Y desde luego los artistas españoles que han jugado con esas señas identitarias lo han hecho generalmente con éxito. El caso de García Lorca parece paradigmático.
Huelga decir que el juicio sobre el XVIII es injusto. Y para probarlo basta citar los nombres de Jovellanos, Cadalso, Moratín, Samaniego, Iriarte o incluso Larra, que es un continuador del estilo afrancesado dieciochesco.
Es cierto, no obstante, que el pensamiento y la prosa didáctica ocuparon un lugar importante en la producción de este siglo, y que esa prosa caduca rápidamente o, por lo menos, tiene menos pervivencia que la ficción novelesca, por ejemplo. Pero eso no debe preocuparnos aquí.

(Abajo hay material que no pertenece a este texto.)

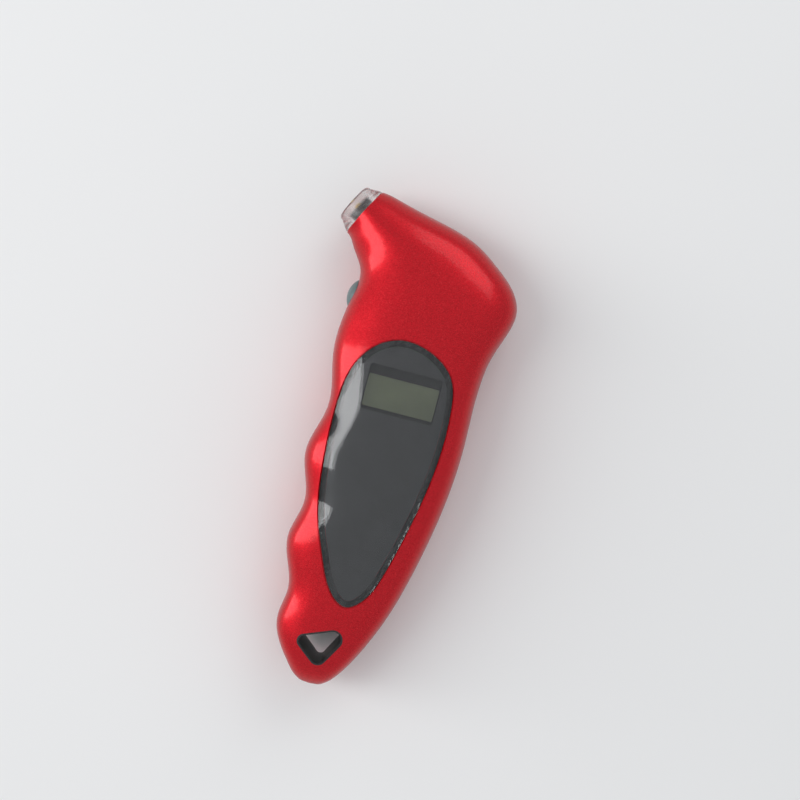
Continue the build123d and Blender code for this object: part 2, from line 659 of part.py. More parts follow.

En efecto, lo mejor del pensamiento ilustrado se canalizó, como no podía ser de otra manera, a través del ensayo.
Y entre la producción de la época destacan claramente Cartas marruecas de José Cadalso (1741-1782), donde, a través de estas cartas ficticias supuestamente traducidas que se entrecruzan Gazel Ben-Aly y Ben-Beley, el autor hace un retrato detallado de las costumbres de un país que, como buen ilustrado, pretende mejorar. Estamos, ya os habréis dado cuenta, a la sombra de Montesquieu.
Nos lo explica Gazel:
En esta correspondencia se va a hablar un poco de todo: historia, paisaje, cultura, literatura, educación, etiqueta, idioma…
Por la forma, podríamos considerarla una obra de ficción, pero el objetivo no es ese.
No hay trama de ningún tipo, ni evolución, ni otra cosa que la exposición en un lenguaje coloquial (ameno sería mucho decir: es un estilo más bien plúmbeo) de todo tipo de ideas sobre los españoles y su cultura, contrastada a menudo con la de sus vecinos europeos.
De Gazel a Ben-Beley:
Creo que el carácter de algunos escritores europeos (hablo de los clásicos de cada nación) es el siguiente: los españoles escriben la mitad de lo que imaginan; los franceses más de lo que piensan, por la calidad de su estilo; los alemanes lo dicen todo, pero de manera que la mitad no se les entiende; los ingleses escriben para sí solos. (Carta LXI)
Lo mejor de la obra es, por supuesto, el punto de vista.
La figura del extranjero permite una visión desapasionada del país y de sus habitantes. Nos obliga a vernos desde afuera. Como ejercicio, resulta refrescante. Es más agradecido observarse a través de este falso Ben-Aly que, desde dentro, pongamos por caso a través de los pesados textos casticistas, egóticos y apasionados, de Unamuno.
Pese a que la atmósfera orientalizante pudiera acercarnos al romanticismo, el tono didáctico y cívico es inequívocamente dieciochesco. Muy alejado del tono ensimismado de las cartas o los artículos y los ensayos que pudiera escribir, digamos, un Baroja más tarde.
Nos hallamos en el siglo de los clubes, de las sociedades de amigos, de las Cámaras de Comercio, las Academias, los Ateneos. El patriotismo no es tan patriotero como en el siglo XIX, pero es esforzado.
Al final me quedo con lo que dice Cadalso en la introducción:
Yo no soy más que un hombre de bien, que he dado a luz un papel que me ha parecido muy imparcial, sobre el asunto más delicado que hay en el mundo, cual es la crítica de una nación.